Bryan Wain: Modern Day Rockabilly Rocking It Old School

Bryan Wain

When I meet Bryan Wain at a café on West End Ave., he looks as though he was born in the wrong decade.  Either that, or he looks like he was a background character from a traveling cast of Grease, complete with black leather bomber jacket, black v-neck t-shirt—which I’d like to imagine has a pack of cigarettes folded neatly into one of the sleeves for convenient carrying—and a pompadour befitting Johnny Cash himself.  He’s an obvious fan of times past and the Man in Black, and the Rockabilly music he plays on Lower Broadway reflects of that.

“The old school guys, man, those were the guys I grew up with,” Wain says.

Not surprisingly, Wain got into music the way any kid would have in the 50s—the radio.  “One of the most important things I remember,” he says, “was the Saturday night oldies program called ‘Super Gold.’ I remember just sitting back every Saturday, punching record, and recording the music as it came off the radio.”

He was 14 when he first picked up a guitar and started playing the songs he loved from the radio, but it was some time before he decided to follow his passion for music.  Until four years ago, Wain worked as a technician for a phone company in his home state of Florida. “I sold wireless; I serviced it.  I started that in 2004, like a year after Johnny [Cash] died, a year to the day.  Needless to say, after a while it wasn’t very fulfilling.  The money was good, but it wasn’t what I wanted to do.”

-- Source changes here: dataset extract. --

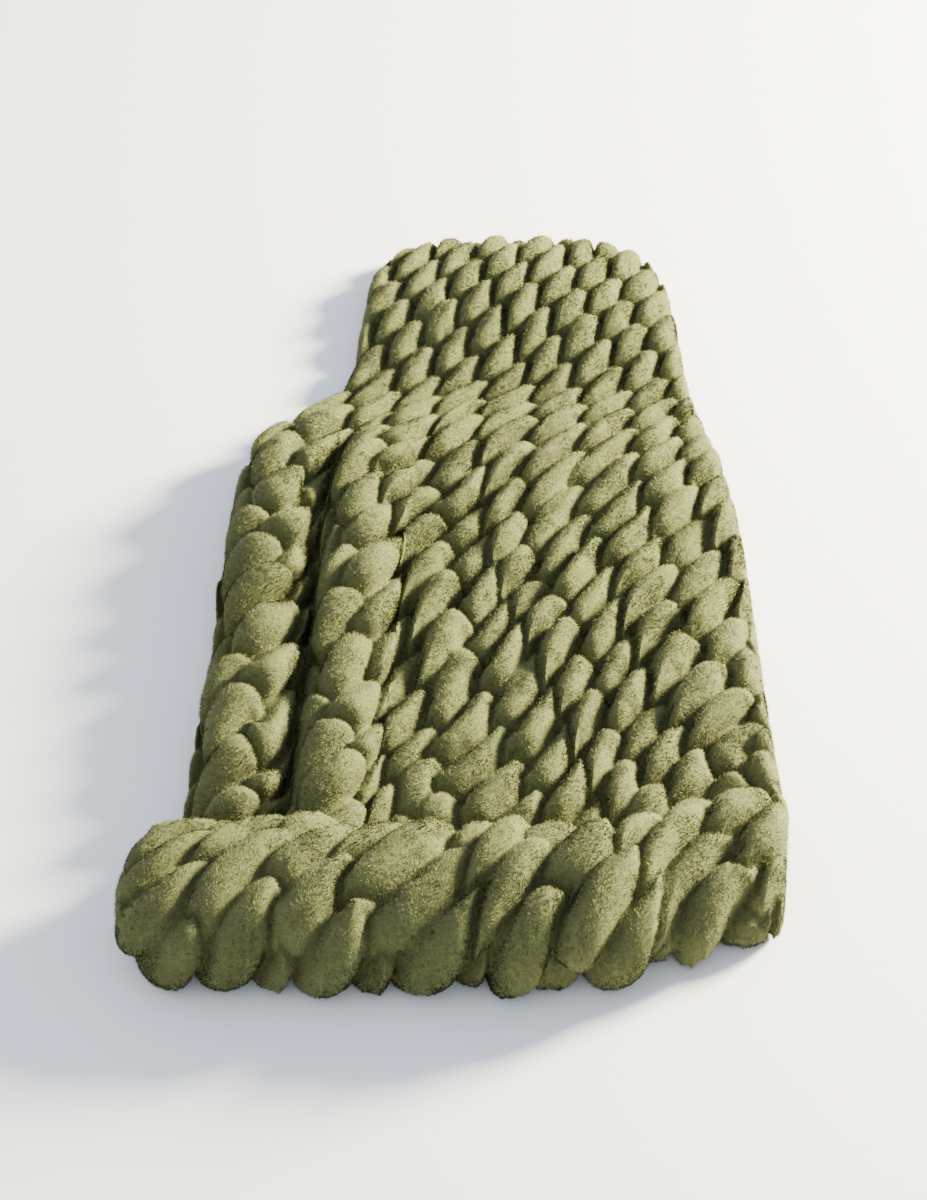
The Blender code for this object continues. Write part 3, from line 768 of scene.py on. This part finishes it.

In January 2007, he came to Nashville to see a live taping of Nashville Star (“I wanted to come see who beat me,” he says; Wain made it to the second round of regional auditions in Florida).  It was shortly afterward that he decided to move to Music City.

Without knowing anyone, he transferred his job with the phone company to Nashville. Unsure of his prospects and never wanting to be homeless, he bought a 38-foot R.V.—in which he still lives, though it’s a little worse for wear, thanks to last year’s flood—and made the move. “I always admired them as a kid,” he says of the R.V.  “I’d think, ‘Man, that’d be kind of cool to be at home and be gone at the same time.”

Soon after arriving in Nashville, he found himself on Lower Broadway.   “When I first came to town,” Wain says, “one of the first places I went was Broadway.  I just knew I wanted to go find some music.  I didn’t know where to go but I knew that when I went there, I found a couple of bands that were playing the kind of stuff that I liked.”  It was on Lower Broadway that Wain got his first chance to perform for a Nashville audience when friend Heath Haynes got him up on stage a few Sundays at The Wheel.  A short time later he got the first shift of his own, a Thursday afternoon acoustic shift from 2 to 6.  “It was like pulling teeth to get that off of work,” he laughs, only half joking.

In the years since, Wain has gained popularity playing the songs he learned from the radio, songs from George Jones, Elvis Presley, Buddy Holly, and obviously, Johnny Cash, as well as original songs from his 2008 debut album, Taller On Radio.  His popularity on Lower Broadway afforded him with more opportunities to play, and allowed him to quit his job at the phone company in 2009. He has been a full-time professional musician ever since. 

“I consider it a full-time job,” he says. He plays as many as five nights a week, and when he’s not on stage, he’s at home writing and practicing, usually for four hours or more. He soon hopes to take his act on the road.  Until then you can see him with his band Mondays at The Wheel and Wednesdays at Paradise Park, and with an acoustic shift every Friday at Paradise Park.